Tuesday, July 8, 2014

Chanel .. Haute Couture Fall 2014-5

While the flock was tweeting, Karl “tweeded” and I would be a moron  if I was anything other than gob smacked by what I just saw. Karl is indeed the Kaiser and possibly the Tsar of fashion these days. The septuagenarian is more modern, savvy and more creative than the self-impressed Raffie could ever be if he lived 3 more life times. If there is a battle of the juggernauts of fashion Karl is the winner and still champion and the likes of Wang and Raffie and Nicky are just pretenders and unworthy options for the throne.

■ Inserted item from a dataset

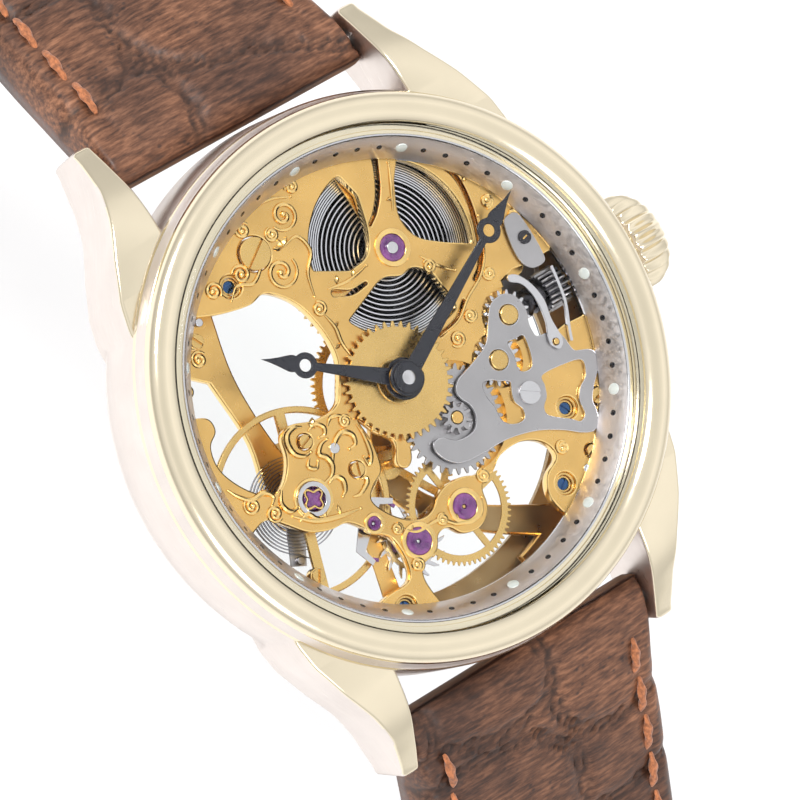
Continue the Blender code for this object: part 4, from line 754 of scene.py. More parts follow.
def make_glazing():
    radius = 18.4
    dome = [
        (0, 11.4), (6, 11.37), (11, 11.32), (15, 11.22), (18.0, 11.1), (18.2, 11.04), (18.36, 10.9), (18.4, 10.7),
    ]
    stand_in("front_crystal", turned(dome + [(radius, 10.2), (0, 10.2)], 128, closed=False), GLASS)
    face = [
        (16.15, 7.75), (16.15, 8.05), (17.42, 10.1), (17.5, 10.15), (17.62, 10.15), (17.66, 10.05),
        (17.9, 10.03),
        (17.94, 10.15), (18.36, 10.15), (18.36, 7.75),
    ]

    def rule(centre, normal):
        out = math.hypot(centre.x, centre.y)
        return 2 if out > 17.64 else 1 if out > 17.44 or normal.z < 0.2 else 0

    stand_in("chapter_ring", faced(turned(face, 192), rule, SILVERED, BRIGHT, POLISHED), None)
    slope = math.degrees(math.atan2(2.1, 1.3))
    dots, pearls = [], []
    for minute in range(60):
        hour = minute % 5 == 0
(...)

Okay clothes now… Make no mistake that Karl loves a spectacle and while the venue may be imposing, this collection is far more impressive. It is tweed heaven and beautiful dresses to start with. Don’t get me wrong it is a parade, not  a Main Street  parade in Hootervile but the Macy’s Thanksgiving day parade, of beautiful dresses which of course are all layered up for show time but they are there. Karl has always been a merchandising man who knows he has to make clothes to sell even if he his history indicates he could send out a pile of lint and it would sell. The balance of the collection is just tonnage of what makes Chanel what it is. Let Blah Blah and Madame Muchless enthuse and dissect it but why bother? Oh yeah I guess this where ‘Nuclear” makes her shopping list for next year!

 I had to laugh at the “ribboned” up flip flop, which one can be sure, has already been copied in some manifestation. Karl laughs at them all. In a show of this magnitude, there are clunkers but even at his worst he remains on top of the heap. The embroideries astounding, the blizzard of white styles and the variety of silhouettes is more than can be expected, even from Lagerfeld. The ateliers must have been “on  fire” with all this work but NO ONE shows off their workrooms like Karl.

Haute Couture and Chanel are inextricably linked and it is my hope that the marriage remains for generations to come as Karl is one of the rarefied few who understands the genesis and the purpose of this hallowed seasonal ritual. He may be the grandpa of them all but he is head and shoulders and decades younger in his output and mindset. He doesn’t have to spout a word about what he does as his clothes announce his intentions more than some esoteric arcane crap that spills from the mouths of the untalented as a way of explaining and justifying ugly clothes.

Sorry, but there is no real point to examine the collection other than to say this is an object lesson that should be studied by  those less fortunate who are near bankruptcy in their design accounts. It is spectacle. It is fashion. It is what haute couture is all about. It needs no explanation and it is all pure 100% Chanel and Karl Lagerfeld.

And that concludes my sermon for today! let us pray!